5. They will get skinny, they’re eating, calm down. At camp, kids run around for 7 hours straight, 7 days a week for 7 weeks. There isn’t enough fuel to keep up with the activity. If your child has an eating issue talk to the director. Otherwise, counselors will let you know if your kid isn’t eating well and in the absence of that alert, don’t freak out. Or, freak out but now you’re prepped for it. As soon as they get home they will gain weight. Ben came home with a huge head and rail thin body. He promptly gained 10 lbs. and was back to his fighting shape.

On Visiting Day…

6. Ask the right questions. Are you lonely, when do you get the loneliest? How is your bed, are you the first to fall asleep or the last? What are your friends like, are you left out? How is the food, are the counselors cool? Do you cry, how much do you miss us? If I let you come home would you? Do you talk to anyone? It’s SO tempting to poke the bear. DON’T. The first words that popped out of my mouth after 3 weeks apart were “are you ok?” “Yeah mom, I’m cool.” He gave me thumbs up and walked back on the field. All I needed to know was summed up in two words, “I’m cool.” There will be a time to get the answers to all your questions and it’s a few weeks after they get home, not the first visiting day.

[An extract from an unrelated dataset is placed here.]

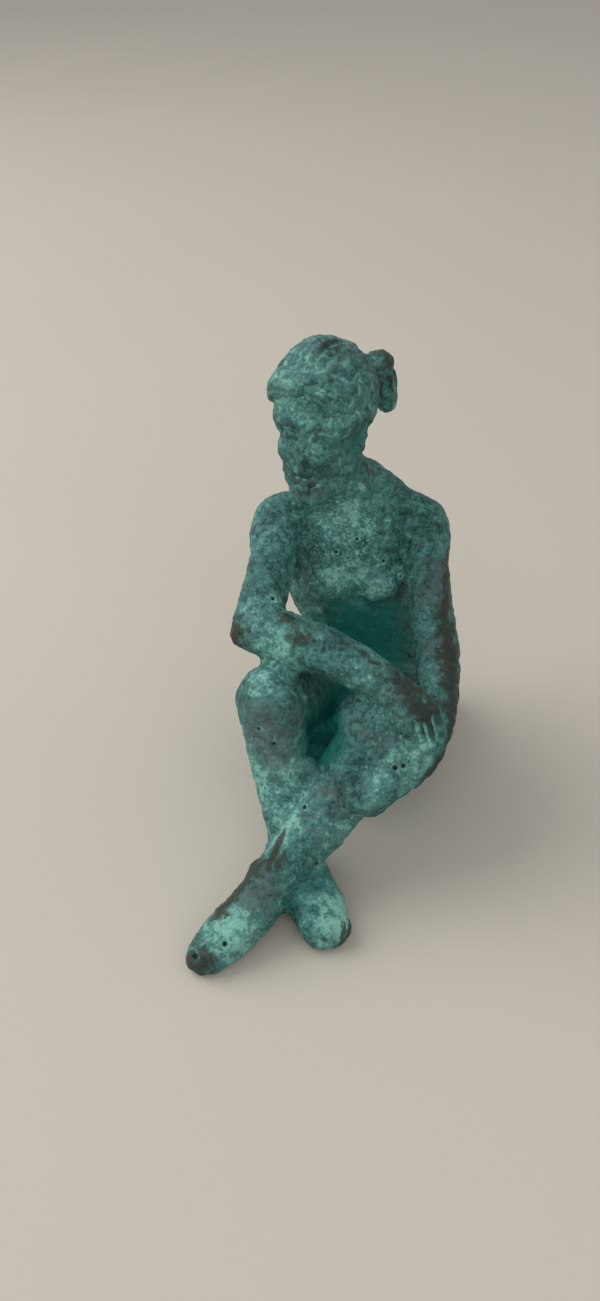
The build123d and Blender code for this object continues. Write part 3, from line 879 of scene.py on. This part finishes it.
# ---- finishes
class Finish:
    """A material, and short ways to add nodes to it. Places in its textures are in millimetres."""

    def __init__(self, name):
        self.material = bpy.data.materials.new(name)
        self.material.use_nodes = True
        self.tree = self.material.node_tree
        self.tree.nodes.clear()
        self.shader = self.node("BsdfPrincipled")
        self.node("OutputMaterial", {"Surface": self.shader.outputs["BSDF"]})
        place = self.node("TexCoord").outputs["Object"]
        self.place = self.node("VectorMath", {0: place, "Scale": 1.0 / MM}, operation="SCALE").outputs[0]

    def node(self, kind, inputs=(), **settings):
        """A new node, with its settings, and its inputs by name or number: values, or outputs of others."""
        node = self.tree.nodes.new("ShaderNode" + kind)
        for name, value in settings.items():
            setattr(node, name, value)
        for name, value in dict(inputs).items():
            self.fill(node.inputs[name], value)
        return node

    def fill(self, socket, value):
        if isinstance(value, bpy.types.NodeSocket):
            self.tree.links.new(value, socket)
        elif socket.type == "RGBA":
            socket.default_value = (*value, 1.0)
        else:
            socket.default_value = value

    def finish(self, **inputs):
        """Fills the shader's inputs, whose names are given with _ for spaces."""
        for name, value in inputs.items():
            self.fill(self.shader.inputs[name.replace("_", " ")], value)
        return self.material

    def math(self, operation, a, b):
        return self.node("Math", {0: a, 1: b}, operation=operation).outputs[0]

    def times(self, a, b):
        return self.math("MULTIPLY", a, b)

    def total(self, *terms):
        """The sum of some values, where a pair is a value and its weight."""
        parts = [self.times(*term) if isinstance(term, tuple) else term for term in terms]
        total = parts[0]
        for part in parts[1:]:
            total = self.math("ADD", total, part)
        return total

    def step(self, value, low, high):
        """0 below low, 1 above high, and smooth between them."""
        inputs = {"Value": value, "From Min": low, "From Max": high}
        return self.node("MapRange", inputs, interpolation_type="SMOOTHSTEP").outputs["Result"]

    def noise(self, size, detail=3.0, roughness=0.55, shift=0.0, warp=0.0):
        """Noise about size millimetres across, from about -0.5 to 0.5."""
        moved = {0: self.place, 1: (shift, -shift * 0.7, shift * 1.3)}
        place = self.node("VectorMath", moved, operation="ADD").outputs[0]
        noise = self.node("TexNoise", {"Vector": place, "Scale": 1.0 / size, "Detail": detail,
                                       "Roughness": roughness, "Distortion": warp})
        return self.math("SUBTRACT", noise.outputs["Fac"], 0.5)

    def tint(self, name):
        return self.node("Attribute", attribute_name=name).outputs["Fac"]

    def mix(self, share, a, b):
        return self.node("Mix", {"Factor": share, 6: a, 7: b}, data_type="RGBA").outputs[2]

    def bump(self, height, depth):
        """Presses the finish in or out by height, where 1 is depth millimetres."""
        inputs = {"Strength": 1.0, "Distance": depth * MM, "Height": height}
        self.finish(Normal=self.node("Bump", inputs).outputs["Normal"])


def verdigris():
    """Green bronze: mint in the creases, brown with wear, darker in the hollows, and painted shade and painted
    light in places.
    """
    f = Finish("verdigris")
    broad, other = f.noise(9.0, 2.0), f.noise(4.5, 4.0, 0.6, 83.0, 0.8)
    middling, fine = f.noise(2.6, 4.0, 0.6, 31.0, 0.5), f.noise(0.9, 4.0, 0.65, 57.0)
    ridge, form, hollow, mint, deep = (f.tint(name) for name in ("ridge", "form", "hollow", "mint", "deep"))
    # from dark green to teal to mint, darker in the wide hollows, partly as patina and partly as painted
    # shade, and lighter where mint is painted
    light = f.total((broad, 0.9), (middling, 1.5), (fine, 1.5), (hollow, -0.5), (mint, 0.36),
                    (ridge, -0.7), 0.36)
    colour = (0.009, 0.044, 0.041)
    for low, high, lighter in ((0.02, 0.34, (0.028, 0.110, 0.102)), (0.30, 0.62, (0.064, 0.205, 0.190)),
                               (0.62, 1.0, (0.200, 0.465, 0.405))):
        colour = f.mix(f.step(light, low, high), colour, lighter)
    # coats over it, each where it is, how much it hides, and its colour
    grey = f.step(f.total(f.tint("violet"), (other, 1.4), (fine, 1.1), (hollow, -0.6)), 0.28, 0.66)
    crease = f.total((ridge, -4.2), (middling, 0.8), (fine, 1.4), (mint, 0.30), (hollow, -0.6))
    caught = f.step(crease, 0.40, 0.85)
    # painted shade: a dark saturated green where the deep tint is painted
    shaded = f.step(f.total(deep, (other, 0.9), (fine, 0.7)), 0.15, 0.75)
    # painted light: a brighter green where the deep tint is strongest, in the lap, which the lamps leave too
    # dark
    painted_light = f.step(f.total(deep, (other, 0.9)), 0.95, 1.5)
    # brown with wear on ridges and where it is painted, and painted shade on the neck
    wear_and_shade_level = f.total(f.tint("wear_and_shade"), (ridge, 1.9), (other, -1.2), (fine, 1.4), (form, 0.6))
    brown = f.step(wear_and_shade_level, 0.34, 0.76)
    copper = f.step(f.total(wear_and_shade_level, (middling, 2.2)), 1.12, 1.40)
    hole = f.step(f.tint("hole"), 0.35, 0.85)
    distance = f.node("TexVoronoi", {"Vector": f.place, "Scale": 1.1}).outputs["Distance"]
    grainy = f.step(f.total(f.tint("grainy"), (broad, 0.8)), 0.35, 0.7)
    grains = f.times(f.math("LESS_THAN", distance, 0.22), grainy)
    for share, strength, coat in (
            (grey, 0.65, (0.078, 0.100, 0.110)),
            (caught, 0.55, (0.220, 0.500, 0.435)),
            # painted shade
            (shaded, 0.90, (0.004, 0.175, 0.145)),
            # painted light in the lap
            (painted_light, 1.0, (0.030, 0.420, 0.370)),
            # brown wear, and painted shade on the neck
            (brown, 0.88, (0.020, 0.024, 0.018)),
            (copper, 0.7, (0.130, 0.050, 0.028)),
            (hole, 1.0, (0.004, 0.016, 0.014)),
            (grains, 0.5, (0.50, 0.68, 0.63))):
        colour = f.mix(f.times(share, strength), colour, coat)
    f.bump(f.total((fine, 1.0), f.noise(0.45, 2.0, 0.5, 11.0), (caught, 0.3)), 0.38)
    return f.finish(
        Base_Color=colour, Metallic=f.total((brown, 0.22), (copper, 0.35)), Specular_IOR_Level=0.3,
        Roughness=f.total(0.60, (brown, -0.14), (fine, 0.25), (caught, 0.12)))


def bare_bronze():
    """The fittings: turned bronze, browned with age."""
    f = Finish("bare_bronze")
    broad, fine = f.noise(2.5, 3.0), f.noise(0.5, 3.0, 0.6, 19.0)
    age = f.step(f.total(broad, (fine, 0.5)), -0.25, 0.3)
    colour = f.mix(age, (0.105, 0.055, 0.024), (0.30, 0.165, 0.070))
    f.bump(fine, 0.05)
    return f.finish(Base_Color=colour, Metallic=0.85, Roughness=f.total(0.42, (broad, 0.3)))


def paper():
    """The pale floor."""
    f = Finish("floor")
    tone = f.total((f.noise(240.0, 2.0), 0.5), (f.noise(1.6, 2.0), 0.12), 0.5)
    colour = f.mix(tone, (0.470, 0.445, 0.400), (0.530, 0.500, 0.450))
    return f.finish(Base_Color=colour, Roughness=0.85, Specular_IOR_Level=0.2)


# ---- the figure
join_castings()
sculpt_trunk()
for side in (-1, 1):
    sculpt_leg(side)
    sculpt_foot(side)
    sculpt_arm(side)
    sculpt_hand(side)
sculpt_face()
sculpt_hair()
sculpt_ponytail()
roughen()
pits = pit_all()
sit()

points, quads = skin()
normals = point_normals(points, quads)
left_shin, right_shin = (between(KNEES[side], ANKLES[side], 0.45) for side in (1, -1))
# places along the brown edge of the left arm, and in the mint about its hand
elbow_above, elbow_below = ELBOWS[1] + at(3, 6, 12), ELBOWS[1] + at(3, -6, 4)
cuff, thumb = WRISTS[1] + at(7, 12, 6), PALMS[1] + at(-6, -4, 7)
tints = {
    "ridge": curving(points, 0.8),
    "form": curving(points, 2.4, 2),
    # how enclosed each point is, over a wide reach: it darkens the green, partly as patina and partly as
    # painted shade
    "hollow": -curving(points, 6.0, 4),
    # pale mint patina in patches; the three patches on the chest, which lies in the figure's own shade, are
    # painted light
    "mint": painted(points, [
        (ANKLES[-1] + UP * 6, 12, 1.0), (right_shin, 13, 1.2), (TOES[-1] + at(3, 3, 3), 8, 1.9),
        (ANKLES[1] + at(3, 9, 10), 7, 1.2), (between(INSTEPS[1], TOES[1], 0.85) + at(2, -2, 4), 6, 0.9),
        (TOES[1] + at(4, 2, 4), 7, 1.8), (TIPS[-1] + at(-3, -3, 1), 5, 0.9),
        (KNEES[1] + at(9, -14, -3), 6, 0.9), (body(-10, -12, 82), 14, 0.85),
        (SKULL + at(-3, -12, 14), 6, 1.0), (body(-16, -6, 56), 8, 0.7), (KNEES[-1] + at(0, -2, 9), 6, 0.7),
        (ELBOWS[-1] + at(6, -8, -2), 8, 1.0), (body(-7, -14, 64), 12, 1.1),
        (SKULL + at(-2, -4, 15), 14, 0.9), *((place, radius * 2.4, 1.1) for place, radius in pits),
    ], [
        (thumb, TIPS[1] + at(-1, 0, 4), 2.4, 1.4), (PALMS[1] + at(2, -2, 9), thumb, 2.6, 1.2),
        (ANKLES[-1] + at(-4, 2, 6), between(KNEES[-1], ANKLES[-1], 0.5) + at(-7, -3, 0), 3.0, 1.2),
    ]),
    "hole": painted(points, ((place, radius * 1.05, 1.0) for place, radius in pits)),
    # painted shade: in the belly, the lap, inside the knees, between the feet, and on the neck and the face on
    # their side away from the window
    "deep": painted(points, [
        (body(-2, -12, 42), 16, 1.0), (body(-6, -36, 22), 17, 2.0), (body(8, -14, 48), 9, 0.7),
        (KNEES[1] + at(-11, 0, -6), 11, 0.9), (body(-8, -14, 54), 8, 0.6),
        (KNEES[-1] + at(11, 2, -10), 9, 0.6), (NECK + at(4, 0, -2), 8, 0.45),
        (SKULL + at(8, -6, -2), 9, 0.4), (ANKLES[1] + at(9, 4, -8), 10, 0.8),
    ]),
    "violet": painted(points, [
        (KNEES[-1] + at(0, -8, -4), 11, 0.7), (between(KNEES[-1], ANKLES[-1], 0.25) + at(0, -8, 0), 9, 0.6),
        (KNEES[1] + at(0, -6, 4), 11, 0.45), (left_shin + at(0, -3, 5), 12, 0.45),
        (SKULL + at(-2, -12, -12), 8, 0.4), (between(SHOULDERS[1], ELBOWS[1]) + LEFT * 4, 14, 0.5),
        (ELBOWS[1] + at(5, -6, 2), 12, 0.5), (INSTEPS[1] + UP * 5, 8, 0.5), (SKULL + at(2, 2, 14), 16, 0.35),
    ]),
    # brown wear on the toes, knuckles, elbows, crown, hair tie, ankle and left arm; the two patches on the
    # neck, on its side away from the window, are painted shade
    "wear_and_shade": painted(points, [
        (ELBOWS[-1] + at(-6, -3, 1), 6, 0.8), (TOES[1] + at(-5, -4, 0), 5, 0.75),
        (KNUCKLES[-1] + at(1, 0, 4), 6, 0.8), (PALMS[-1] + at(0, 0, 4), 7, 0.8), (HAIR_TIE, 7, 0.6),
        (SKULL + at(1, -2, 20), 6, 0.55), (SKULL + at(10, 2, 8), 11, 0.35),
        (TOES[-1] + at(7, -3, -2), 5, 0.9), (SKULL + at(-11, -3, 8), 5, 0.5), (NECK + at(7, 0, 4), 7, 0.35),
        (ANKLES[1] + at(-4, 0, 6), 7, 0.65), (ELBOWS[-1] + at(12, -10, 4), 4, 0.7),
        (TOES[-1] + at(6, -1, 0), 4, 1.0), (TOES[1] + at(-3, -3, 1), 4, 0.9), (NECK + at(7, -3, 4), 6, 0.5),
        (TIPS[1] + at(1, 2, -3), 5, 0.8),
    ], [
        (between(ELBOWS[-1], WRISTS[-1], 0.2) + UP * 7, WRISTS[-1] + UP * 4, 3.1, 0.72),
        (SHOULDERS[1] + at(6, -5, -6), elbow_above, 4.2, 0.7), (elbow_above, elbow_below, 4.5, 0.8),
        (elbow_below, cuff, 4.5, 0.85), (cuff, PALMS[1] + at(4, -4, -2), 4.0, 0.9),
        (PALMS[1] + at(1, -5, -6), TIPS[1] + at(4, 0, -3), 3.5, 0.8),
        (ANKLES[1] + at(-5, 2, 3), TOES[1] + at(1, 7, 7), 3.6, 0.9),
        (ANKLES[1] + at(-1, -2, 6), ANKLES[1] + at(3, 8, 10), 1.3, 1.0),
        (ANKLES[1] + at(3, 0, 5), ANKLES[1] + at(8, 8, 9), 1.6, 0.7),
    ]),
    "grainy": painted(points, [(body(-10, -13, 78), 15, 1.0), (SKULL + at(-3, -13, -14), 7, 0.5)]),
}
owners = owners_of(points, quads)
above_waist = points[quads].mean(axis=1)[:, 2] > body(0, 0, WAIST)[2]
owners[(owners == CASTINGS.index("trunk")) & above_waist] = len(CASTINGS)  # the trunk's upper half, last
green = verdigris()
for number, node in enumerate(CASTINGS + ["trunk"]):
    mesh = casting_mesh(node, points, quads[owners == number], normals, tints)
    piece = bpy.data.objects.new("bronze_" + node + ("_upper" if number == len(CASTINGS) else ""), mesh)
    bpy.context.scene.collection.objects.link(piece)
    mesh.materials.append(green)
    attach(piece, "root")
    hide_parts(node)

bronze = bare_bronze()
for node in FITTINGS:
    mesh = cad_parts[node].data
    mesh.materials.clear()
    mesh.materials.append(bronze)

# ---- floor, light and camera
low, high = (np.array(corner) for corner in CAD_BOX)
centre = (low + high) / 2
bpy.ops.mesh.primitive_plane_add(size=14.0, location=(0, 0, low[2]))
ground = bpy.context.object
ground.data.materials.append(paper())


def lamp(name, place, aim, size, power, colour):
    light = bpy.data.lights.new(name, "AREA")
    light.shape = "DISK"
    light.size = size
    light.energy = power
    light.color = colour
    holder = bpy.data.objects.new(name, light)
    holder.location = place
    holder.rotation_euler = (Vector(aim) - Vector(place)).to_track_quat("-Z", "Y").to_euler()
    bpy.context.scene.collection.objects.link(holder)


lamp("window", centre + at(-0.95, 0.25, 0.80), centre, 1.4, 13.0, (1.0, 0.97, 0.93))
lamp("room side", centre + at(0.10, -1.00, 0.60), centre, 1.2, 4.0, (1.0, 0.98, 0.95))

world = bpy.data.worlds.new("room")
bpy.context.scene.world = world
world.use_nodes = True
sky = world.node_tree.nodes["Background"]
sky.inputs["Color"].default_value = (1.0, 0.985, 0.95, 1.0)
sky.inputs["Strength"].default_value = 0.58

DOWN = np.radians(35.0)  # how far below level the camera looks
DISTANCE = 0.3308  # from the camera to what it looks at
aim = centre + at(-0.0107, 0.0006, -0.007)
camera = bpy.data.objects.new("camera", bpy.data.cameras.new("camera"))
camera.data.lens = 33.26
camera.data.sensor_width = 36.0
camera.data.clip_start = 0.01
camera.location = aim + at(0, -np.cos(DOWN), np.sin(DOWN)) * DISTANCE
camera.rotation_euler = (np.pi / 2 - DOWN, 0, 0)
bpy.context.scene.collection.objects.link(camera)
bpy.context.scene.camera = camera
bpy.context.scene.view_settings.view_transform = "Standard"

7. You will be tempted to turn your car into a mobile Dylan’s Candy Bar. Don’t. Find out what your camp policy is regarding candy and crap. Some let kids keep it for a week, some take it away the next day. Bring your kids favorites and bring one thing for the bunk to share, a Cookie Cake is a great idea. You can buy one at the market or go nuts and have a bakery custom make it in camp colors. A little something small for your kid is nice too. A new baseball hat or sports jersey can pep a kid up.

8. Do NOT inspect the cubbies or bathrooms. They will be a mess and they will be gross. I have a feeling the girls bunks may fare better than the boys but it’s all going to be a shit show. Spare yourself.

9. Leave fast. When the bulk of parents start to leave, grab a bunkmate and a counselor. Hug goodbye near the bunk and leave, looking back only once. We were a classic rookie family, making a classic rookie mistake: We had let it linger. It’s easier for you to leave him than for him to be left.

Back at home…

10. I’ve heard some kids have a bitch of a time upon re-entry and that the only thing that helps is time and space. Ben arrived home like he never left. As much as I missed him, after all the agonizing, it slipped away and 48 hours after he came back I was ready to ship him out again.

Finally, a month or two after camp ends is the time to have the talk about everything you wanted to know. Over dinner one October night you can finally unleash all the question you bottled up. The experience is still fresh enough in his mind to answer 75% of your questions. 74% don’t even matter. Ask if they want to go back; it’s the only question you need answered. Ben’s response? “Oh yeah, I’m going back.”

Sleepaway camp isn’t just a great way for a kid to take some safe space and gain independence, it’s that for a parent as well. And you will survive.